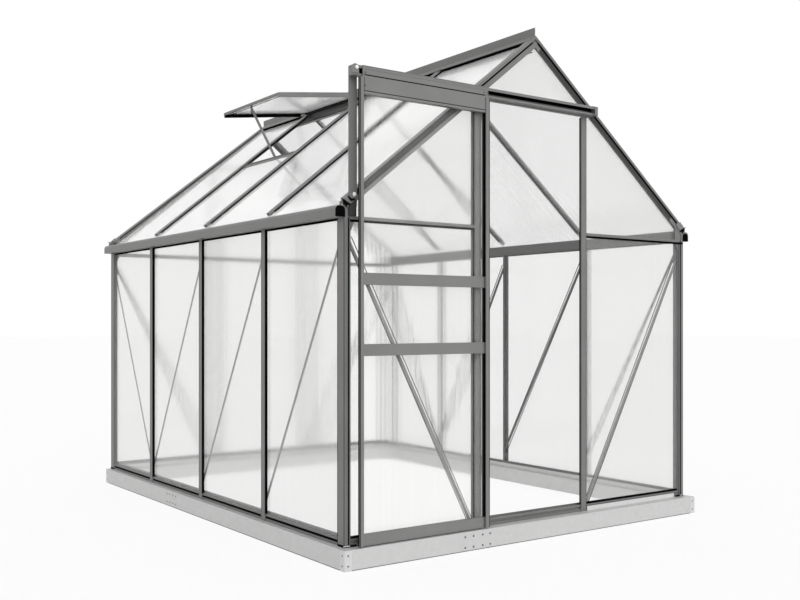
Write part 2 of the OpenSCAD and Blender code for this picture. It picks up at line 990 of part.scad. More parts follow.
module vent_sheet() {
    color("white", 0.4)
        on_leaf()
            span(12, vent_l - skin, vent_y0 + skin, vent_y1 - skin, -2, 2);
}

// cross rail that the closed leaf would rest on
module vent_sill() {
    y0 = stud_y[1] + half_core;
    y1 = stud_y[2] - half_core;
    w0 = stud_y[1] + inner_w / 2 + 1;
    w1 = stud_y[2] - inner_w / 2 - 1;
    s = vent_sill_s;
    color("gray")
        on_slope(-1) {
            span(s, s + 24, y0, y1, t_core, t_core + 3);
            span(s, s + 3, w0, w1, -vent_sill_d, t_core + eps);
            span(s, s + 3, y0, y1, t_core, -4);
            span(s - 10, s + eps, w0, w1, -vent_sill_d, 2 - vent_sill_d);
            // rest for the stay
            span(s, s + 3, stay_y - 9, stay_y + 9, -stay_rest, eps - vent_sill_d);
            span(s - 24, s + eps, stay_y - 9, stay_y + 9, -stay_rest, rest_t);
        }
}

// flat bar that props the leaf open
module vent_stay() {
    // top end under the free edge, bottom end on the rest
    u = vent_l - 9;
    tx = hinge_x - u * cos(vent_drop) - (7 + seat) * sin(vent_drop);
    tz = hinge_z - u * sin(vent_drop) - (7 + seat) * cos(vent_drop);
    bs = vent_sill_s - 15;
    bx = -(bs * gcp + rest_t * gsp);
    bz = apex_z - bs * gsp + rest_t * gcp;
    d = stay_w / 2;
    e = 5;
    color("gray")
        along_y(stay_y - 2, stay_y + 2)
            polygon([[tx - e * cos(vent_drop), tz - e * sin(vent_drop)],
                [tx + e * cos(vent_drop), tz + e * sin(vent_drop)],
                [tx + e * cos(vent_drop) + 2, tz - 14], [bx + d, bz + d * glass_rise + 12],
                [bx + d, bz + d * glass_rise], [bx - d, bz - d * glass_rise],
                [bx - d, bz - d * glass_rise + 12], [tx - e * cos(vent_drop) - 1, tz - 16]]);
}

// ---------------------------------------------------------------- track

module door_track() {
    z0 = track_z;
    z1 = track_z + track_h;
    t = track_t;
    lo = 6;
    hi = 11;
    color("gray") {
        span(track_x0, track_end, track_y0, track_y1, z0, z0 + t);
        span(track_x0, track_end, track_y0, track_y1, z1 - t, z1);
        span(track_x0, track_end, track_y1 - t, track_y1, z0 + t - eps, z1 - t + eps);
        // lips above and below the slot that the rollers' pins pass
        span(track_x0, track_end, track_y0, track_y0 + 2, z1 - hi, z1 - t + eps);
        span(track_x0, track_end, track_y0, track_y0 + 2, z0 + t - eps, z0 + lo);
        // stops in both ends
        span(track_end - 12, track_end, track_y0 + 3, track_y1 - t + eps, z0 + t - eps, z1 - t + eps);
        span(track_x0, track_x0 + 12, track_y0 + 3, track_y1 - t + eps, z0 + t - eps, z1 - t + eps);
    }
}

// bar that carries the free end of the track, its strap, and the track's end plates
module track_support() {
    x0 = track_x0;
    x1 = track_x0 + bar_w;
    zt = track_z + track_h;
    zb = roof_z(x0, -rafter_d + 6);
    px = x0 - 8;
    r = end_plate_w / 2;
    color("gray") {
        span(x0, x1, gf - bar_t, gf, zb, zt);
        // strap over the rafter's foot
        along_y(gf - bar_t - 2.5, gf - bar_t)
            polygon([[-xw, roof_z(xw, -1)], [-xw + 10, roof_z(xw - 10, -30)],
                [x1, roof_z(x1, -30)], [x1, roof_z(x1, -1)]]);
        // rounded plate in front of the left end
        along_y(track_y0 - 3, track_y0)
            union() {
                translate([px, track_z + 6])
                    square([end_plate_w, track_h - 6 - r + 3]);
                translate([px + r, zt + 3 - r])
                    circle(r = r);
            }
        // square plate in front of the right end
        span(track_end - 17, track_end, track_y0 - 3, track_y0, track_z, zt);
    }
}

// ---------------------------------------------------------------- door

// cross-section of a stile: X runs inward from its outer edge, Y back from the
// door's front; the thin face stands out and the sheet sits in a pocket behind it
module stile_profile() {
    lip = 2;
    d = door_sheet_y - door_y0;
    square([stile_w, skin]);
    translate([stile_w - stile_web, skin - eps])
        square([stile_web, d - lip - skin + 2 * eps]);
    difference() {
        translate([stile_w - stile_web - 1.5, d - lip])
            square([stile_web + 1.5 + stile_lip, door_d - d + lip]);
        translate([stile_w - stile_web, d])
            square([stile_web + stile_lip + 1, sheet_t]);
    }
}

module door_stiles() {
    color("gray") {
        translate([door_x0, door_y0, door_z0])
            linear_extrude(height = door_top_z - door_z0)
                stile_profile();
        translate([door_x1, door_y0, door_z0])
            mirror([1, 0, 0])
                linear_extrude(height = door_top_z - door_z0)
                    stile_profile();
    }
}

// rail between the stiles, with sheet slots in the edges that need one
module door_rail(z0, z1, below, above) {
    x0 = rail_x0;
    x1 = rail_x1;
    difference() {
        span(x0, x1, rail_y0, door_y1, z0, z1);
        span(x0 - 1, x1 + 1, rail_y0 + 2.5, door_sheet_y - 1.5, z0 + 2.5, z1 - 2.5);
        if (below)
            span(x0 - 1, x1 + 1, door_sheet_y, door_sheet_y + sheet_t, z0 - 1, z0 + 8);
        if (above)
            span(x0 - 1, x1 + 1, door_sheet_y, door_sheet_y + sheet_t, z1 - 8, z1 + 1);
    }
}

module door_bottom_rail() {
    color("gray")
        door_rail(door_z0, door_z0 + door_rail_bot, false, true);
}

module door_mid_rails() {
    color("gray") {
        door_rail(door_mid_1, door_mid_1 + door_rail_mid, true, true);
        door_rail(door_mid_2, door_mid_2 + door_rail_mid, true, true);
    }
}

// cross-section of the hanger: X runs inward from the door's front, Y is up
module hanger_profile(z0) {
    z1 = track_z + track_h;
    difference() {
        translate([0, z0])
            square([skin, z1 - z0]);
        // the face under the strip stands a little back
        translate([-eps, z0 - 1])
            square([1, hanger_z - z0 + 1]);
        // groove under the strip
        translate([-eps, hanger_z - 4])
            square([1.8, 4]);
        // two reeds along the strip
        translate([-eps, z1 - 4.5])
            square([1, 2]);
        translate([-eps, z1 - 15])
            square([1, 2]);
    }
}

// top rail and the hanger in front of the track, in one
module door_top_rail() {
    x0 = rail_x0;
    x1 = rail_x1;
    y0 = door_y0 + 1;
    zg = door_top_0 + 8.5;
    color("gray") {
        difference() {
            span(x0, x1, y0, door_y1, door_top_0, door_top_z);
            span(x0 - 1, x1 + 1, y0 + 2.5, door_sheet_y - 1.5, zg + 5.5, door_top_z - 2.5);
            span(x0 - 1, x1 + 1, y0 + 5, door_sheet_y - 1.5, door_top_0 + 2.5, zg + 6);
            span(x0 - 1, x1 + 1, door_sheet_y, door_sheet_y + sheet_t, door_top_0 - 1, door_top_0 + 8);
            // groove along the lower edge
            span(x0 - 1, x1 + 1, y0 - 1, y0 + 2.5, zg, zg + 3);
        }
        translate([0, door_y0, 0])
            along_x(x0, x1)
                hanger_profile(door_top_z - eps);
        // the strip's ends over the stiles
        translate([0, door_y0, 0]) {
            along_x(hanger_x0, x0 + eps)
                hanger_profile(door_top_z + seat);
            along_x(x1 - eps, hanger_x1)
                hanger_profile(door_top_z + seat);
        }
    }
}

module door_sheets() {
    x0 = door_x0 + stile_w - stile_web + sheet_gap;
    x1 = door_x1 - stile_w + stile_web - sheet_gap;
    y0 = door_sheet_y;
    y1 = y0 + sheet_t;
    color("white", 0.4) {
        span(x0, x1, y0, y1, door_z0 + door_rail_bot - 8, door_mid_1 + 8);
        span(x0, x1, y0, y1, door_mid_1 + door_rail_mid - 8, door_mid_2 + 8);
        span(x0, x1, y0, y1, door_mid_2 + door_rail_mid - 8, door_top_0 + 8);
    }
}

// wheels on pins that stand out of the hanger plate into the track
module roller(x) {
    translate([x, door_y0 + skin, roller_z])
        rotate([-90, 0, 0]) {
            cylinder(r = 3, h = 18);
            translate([0, 0, 10])
                cylinder(r = roller_r, h = 8);
        }
}

module door_rollers() {
    color("black") {
        roller(roller_x0);
        roller(roller_x1);
    }
}

base_sides();
base_ends();
base_brackets();
sill_sides();
sill_ends();
corner_posts();
left_studs();
right_studs();
door_posts();
back_posts();
left_gutter();
right_gutter();
ridge();
front_rafters();
back_rafters();
left_roof_bars();
right_roof_bars();
front_crossbars();
back_crossbars();
side_braces();
gable_braces();
left_wall_sheets();
right_wall_sheets();
front_sheets();
back_sheets();
left_roof_sheets();
right_roof_sheets();
vent_frame();
vent_sheet();
vent_stay();
vent_sill();
door_track();
track_support();
door_stiles();
door_top_rail();
door_mid_rails();
door_bottom_rail();
door_sheets();
door_rollers();
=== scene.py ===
import bmesh
import bpy
from math import atan, cos, pi, radians, sin
from mathutils import Matrix, Vector


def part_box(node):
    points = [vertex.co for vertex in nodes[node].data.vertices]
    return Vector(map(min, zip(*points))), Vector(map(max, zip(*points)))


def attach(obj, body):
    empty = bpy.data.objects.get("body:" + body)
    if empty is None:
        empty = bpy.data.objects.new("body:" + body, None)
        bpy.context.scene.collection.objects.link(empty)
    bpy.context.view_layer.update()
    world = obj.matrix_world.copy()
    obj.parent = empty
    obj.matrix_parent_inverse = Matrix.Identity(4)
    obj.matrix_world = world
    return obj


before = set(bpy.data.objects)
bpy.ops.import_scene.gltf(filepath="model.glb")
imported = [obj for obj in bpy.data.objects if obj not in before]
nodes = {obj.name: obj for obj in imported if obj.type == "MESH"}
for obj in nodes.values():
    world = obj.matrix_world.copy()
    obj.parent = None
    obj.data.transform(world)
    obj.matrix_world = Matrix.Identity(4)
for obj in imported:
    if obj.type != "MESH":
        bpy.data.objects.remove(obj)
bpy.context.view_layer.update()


# ---- Standpoint: a person's chest height in front of the left corner, level,
# with the lens lifted a little instead of the camera tilted.
view = bpy.data.objects.new("standpoint", bpy.data.cameras.new("standpoint"))
view.data.lens = 45.19
view.data.sensor_width = 36
view.data.shift_y = 0.0274
view.data.clip_end = 200
view.location = (-2.9132, -4.3048, 0.9014)
view.rotation_euler = (radians(90), 0, radians(-35.52))
bpy.context.scene.collection.objects.link(view)
bpy.context.scene.camera = view


# ---- Floor: a wide pale sheet that the base stands on. Seen directly, in a
# reflection or through the panels it is white; its diffuse part keeps the shadow.
def new_node(tree, kind, **menus):
    """A shader node, with its menus set, such as operation or blend_type."""
    node = tree.nodes.new(kind)
    for menu, choice in menus.items():
        setattr(node, menu, choice)
    return node


def sees_white(tree):
    """1 for camera, glossy and transmission rays, 0 for the rays that light things."""
    path = new_node(tree, "ShaderNodeLightPath")
    first = new_node(tree, "ShaderNodeMath", operation="MAXIMUM")
    both = new_node(tree, "ShaderNodeMath", operation="MAXIMUM")
    tree.links.new(path.outputs["Is Camera Ray"], first.inputs[0])
    tree.links.new(path.outputs["Is Glossy Ray"], first.inputs[1])
    tree.links.new(first.outputs[0], both.inputs[0])
    tree.links.new(path.outputs["Is Transmission Ray"], both.inputs[1])
    return both.outputs[0]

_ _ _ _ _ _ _

§ GIVEN INSTRUCTION
Your answer should be a single number: the count of lines that contain "data".

§ COMPLETED TASK
12